A future violation of any kind may result in disciplinary action such as suspension or possible expulsion. Your being assigned an F for the assignment was the punitive action imposed by the professor for this reported violation.
If you would like to discuss this, you have 10 days, yada yada yada.


I wonder what goes on at a character diversion workshop…?

I’d be scared if I got a letter like this in the mail. But then, I never would and never did, because it never occurred to me not to do my own damn work instead of lifting it word-for-word off the net or a book and turning it in as if it were my own.

No, you couldn’t make that argument, because it is NOT obvious that you would have written exactly the same thing eventually. If you disagree with my assessment, ask two people to individually write down step-by-step instructions on how to, oh, walk. Or put on a shirt. Or sit down on the couch. If they write exactly the same thing one time out of ten, I’ll give you a million dollars.

o
m
f
g
I can hardly believe that what I had written previously would have been taken so.

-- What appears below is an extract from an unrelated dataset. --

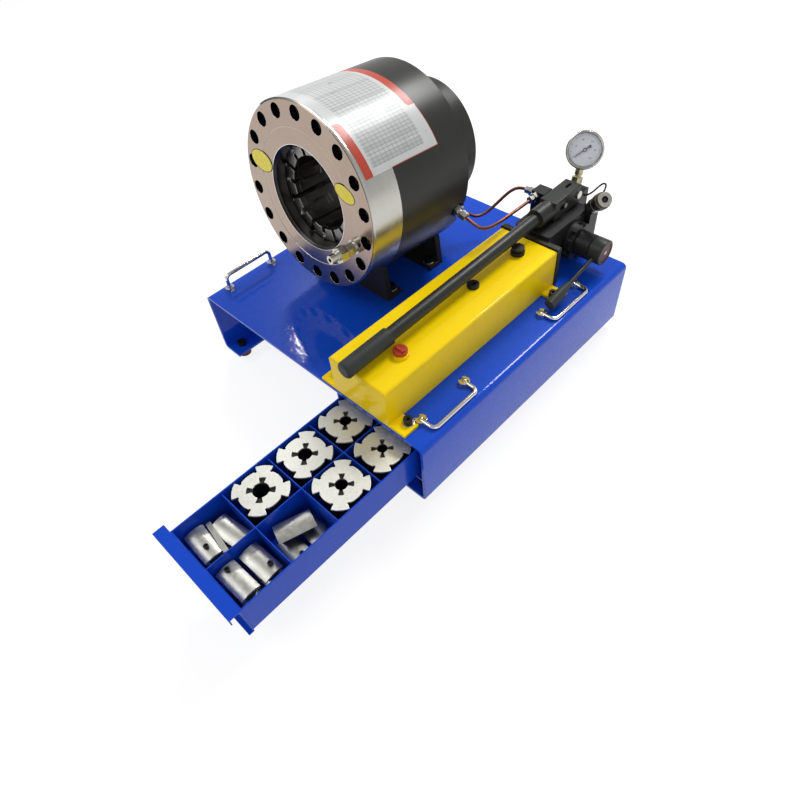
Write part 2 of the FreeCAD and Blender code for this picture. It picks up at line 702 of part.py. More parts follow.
cover_back = cylinder_back + boss_length
cover = turned([(sleeve_r + gap, cylinder_back - rear_wall), (rear_open_r - gap, cylinder_back - rear_wall),
                (rear_open_r - gap, cylinder_back), (boss_r, cylinder_back), (boss_r, cover_back - head_edge),
                (boss_r - head_edge, cover_back), (sleeve_r + gap, cover_back)])
cover_screws = []
for k in range(cover_count):
    angle = 360.0 / cover_count * (k + 0.5)
    seat = head_point(cover_circle, cover_back - cover_head_h - cover_recess, angle)
    hole_r = cover_screw_d / 2 + gap
    cover = cover.cut(rod(seat, V(0, 1, 0), cover_head_d / 2 + gap, 20.0))
    cover_start = head_point(cover_circle, cylinder_back - 1, angle)
    thread = head_point(cover_circle, cylinder_back - cover_thread, angle)
    cover = cover.cut(rod(cover_start, V(0, 1, 0), hole_r, boss_length))
    body = body.cut(rod(thread, V(0, 1, 0), hole_r, cover_thread + 3))
    cover_screws.append(socket_screw(seat, V(0, 1, 0), cover_screw_d, cover_head_d, cover_head_h,
                                     boss_length + 4.0, cover_socket))


def cone_front(y):
    return lip_r + (y - lip_length) * cone_slope


flat_r = cone_front(shoe_flat_y0) - gap


def cone_rear(y):
    return flat_r - (y - shoe_flat_y1) * cone_slope


piston_r = cylinder_r - fit
groove_r = piston_r - seal_depth
piston_outline = [(through_r, pocket_floor), (cone_rear(pocket_floor) + gap, pocket_floor),
                  (cone_rear(pocket_y) + gap, pocket_y), (piston_r - piston_edge, pocket_y),
                  (piston_r, pocket_y + piston_edge)]
seals = []
for y in seal_y:
    piston_outline += [(piston_r, y), (groove_r, y), (groove_r, y + seal_width), (piston_r, y + seal_width)]
    seals.append(turned([(groove_r + gap, y + gap), (piston_r - gap, y + gap),
                         (piston_r - gap, y + seal_width - gap), (groove_r + gap, y + seal_width - gap)]))
piston_outline += [(piston_r, piston_back), (sleeve_r, piston_back), (sleeve_r, sleeve_back), (through_r, sleeve_back)]
piston = turned(piston_outline)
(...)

Let me try to break it down

The whole idea of authors violating my human rights by being interlopers on MY (as yet) undiscovered intellectual property was a joke. It’s a funny concept, or so I thougt. At least hyjyljyj got it, and laughed (and laughed), so I am happy that now two people are amused by this idea.

But now I must defend at least a part of it. If it is a certainty that a billion monkeys given a billion years typing on a billion typewriters would eventually yeild at least one Shakespeare, I can easily argue that I would EVENTUALLY write something (especially if it is exactly what I believe) that has been written before. I write a lot, you see? (please, please… there is another joke in there, try to find it!)

oooof!
Oh, and by the way…
SPOOFE you unwittingly prove my point.
If I ask 2 people, namely myself and the author of the text I wish to copy (who may be deceased and so we will have to go by what he/she has written) how to do X, then we will both come up with exactly the same answer! It’s a certainty!